As artistic projects go, this one falls squarely into the category of the bizarre. Does it really need to be made? Perhaps the mere proposal, in an age of the conceptual, is enough to constitute a work of art. Anyway, after the Angel of the North and the proposed Giant White Horse for Kent, this one might have been foreseen. Be afraid: here comes the Colossal Naomi Campbell.
The photographer Nick Knight has been taking a series of images of the model, or supermodel as we are contractually obliged to term her. He is proposing, with what seriousness is hard to determine, that these photographs will somehow be run through three-dimensional scanners, and the results transformed into sculptural materials. What materials exactly? Mr Knight hasn't quite decided, though it might be glass fibre or possibly alabaster.
When this fab hi-tech process is completed, what we will be left with is a statue of Ms Campbell 30 feet high. In the standard units of Newspaper Measurement – Wales, football pitches, and so on – you will be interested to know that this is twice the height of a double decker bus. What anyone will do with it is not entirely clear, but Mr Knight is determined to go through with the project.
It isn't the first occasion that a "supermodel" has been immortalised in this way. Last year, a huge and rather terrifying cast of Kate Moss doing a very difficult yoga position was placed at the end of the long lake at Chats-worth. Marc Quinn, that distinguished Young British Artist, was responsible on that occasion.

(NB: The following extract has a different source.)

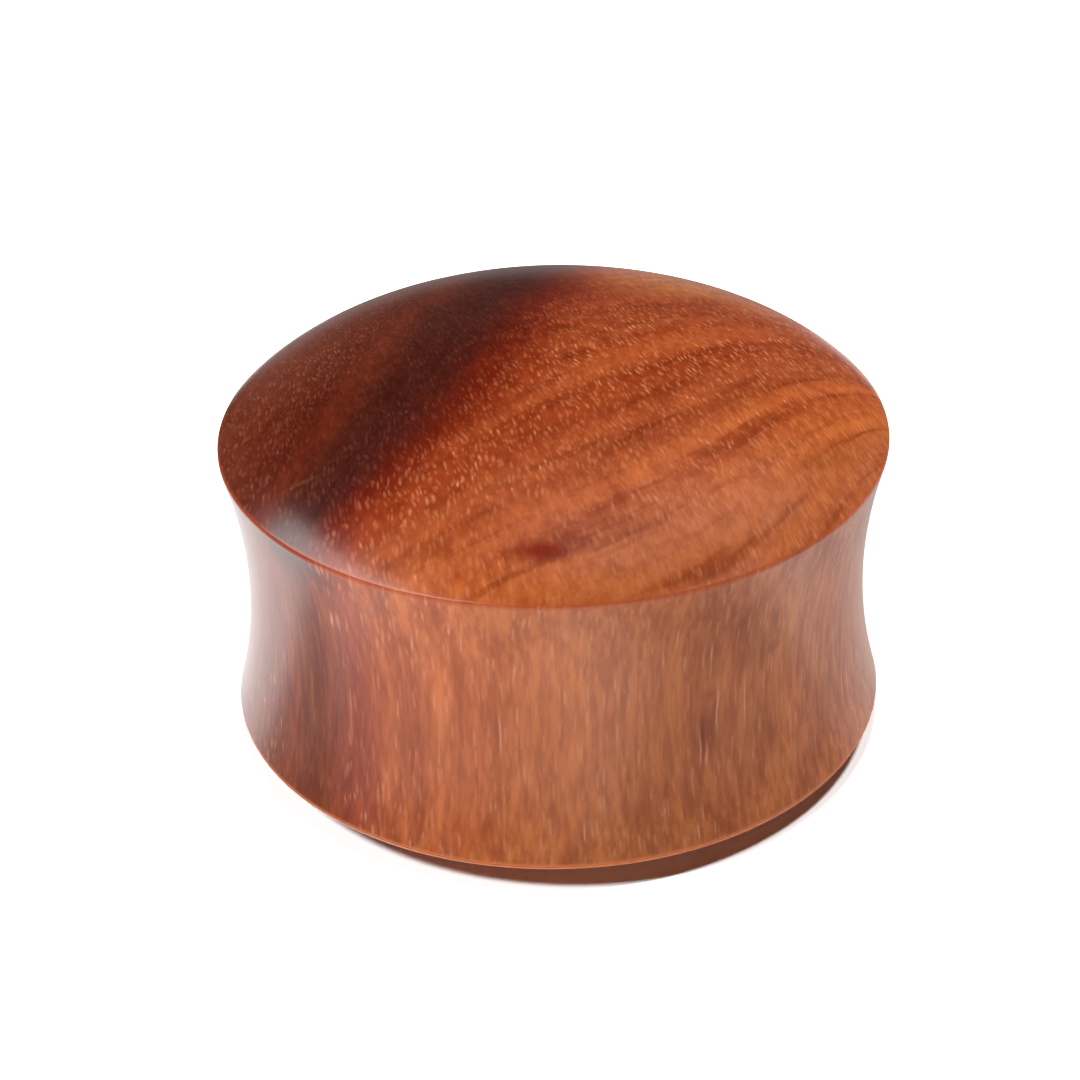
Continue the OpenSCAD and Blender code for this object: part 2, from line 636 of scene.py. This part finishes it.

Perhaps falling into the same category, when the National Portrait Gallery mounted an exhibition of pretty vacuous portraits by Mario Testino, centring around "supermodel" portraits, he saw nothing particularly strange in blowing up these famous faces to colossal proportions. The monumental, these days, goes hand in hand with mere celebrity.
Statues, I feel, are a more striking indicator of what a society thinks genuinely important than almost anything else. After all, they are made to last, and a society which makes them must think that subsequent ages will examine these conscious legacies. They hang around as buildings do. Books, images, and most other legacies of a society can be ignored; statues represent a more or less deliberate statement of what is truly important about a culture, made by that culture to its descendants.
Where the Victorians had imperial adventurers, and the Edwardians exponents of military might, we are tempted by giant representations of Kate Moss and Naomi Campbell. Someone is going to write in to say that modelling is terribly hard, that not anyone can go down a catwalk with a miniskirt on, but I think there are people in our society who achieve more, to whom no one is ever going to put up a statue.
There ought to be the suspicion, at least, of a joke in the idea of putting up a 30-foot statue of Naomi Campbell, but if there is one, it can't easily be discerned. And that's not surprising; after all, what we admire most, and most aspire to, are not the generals and the adventurers, the artists and great creators, but those on whom luck has settled.
In any case, the great sculptors seem now to have been made entirely redundant by Mr Knight's processes. With no more than good bones and good skin and the drilled ability to walk from here to there and back again, the "supermodel" is, par excellence, the figure of our times. Of course we're going to put a statue up to her.
We love to see critics putting the boot in
It would be hard to imagine anything more utterly eviscerating than the reviews poor Woody Allen has had for his new film, Cassandra's Dream. Despite a distinguished cast that includes Tom Wilkinson, Ewan McGregor and Colin Farrell, it's been excoriated as "ill-written ... badly directed ... preposterously superficial."
But let's salvage something from the wreckage. If, as seems more than likely, there's no pleasure to be got out of the experience of watching Cassandra's Dream, there's abundant enjoyment to be had from the reviews themselves.
It's not exactly schadenfreude; more the pleasure of seeing a bunch of critics who, God knows, usually feel obliged to say something nice about the most awful nonsense, finally free to let loose on a real disaster in the most gloriously unbridled terms.
* I'm at the first of a succession of summer book festivals this weekend, promoting my new novel at Hay. Not having been much of a festival hound as a civilian reader, I was never quite sure of the appeal of them. Actually, as much as hearing an author read a page or two, or give his opinion on some burning issue of the day, I've come to think that the appeal is just gawping at the great and good in person.
Not that the incentive of rubbernecking is limited to the paying public. I had a good old stare at Jimmy Carter and a giant security entourage, making sure not to make any sudden moves. But my real heart-stoppingly nervous moment was caused when the publisher I was chatting to suddenly said, "Oh, the Duchess will be here in a moment," and there, quite abruptly, was the dowager of Devonshire, Debo the Great, in killer aquamarine. I was entirely tongue-tied and overcome. I may never, really, be cool enough for Hay.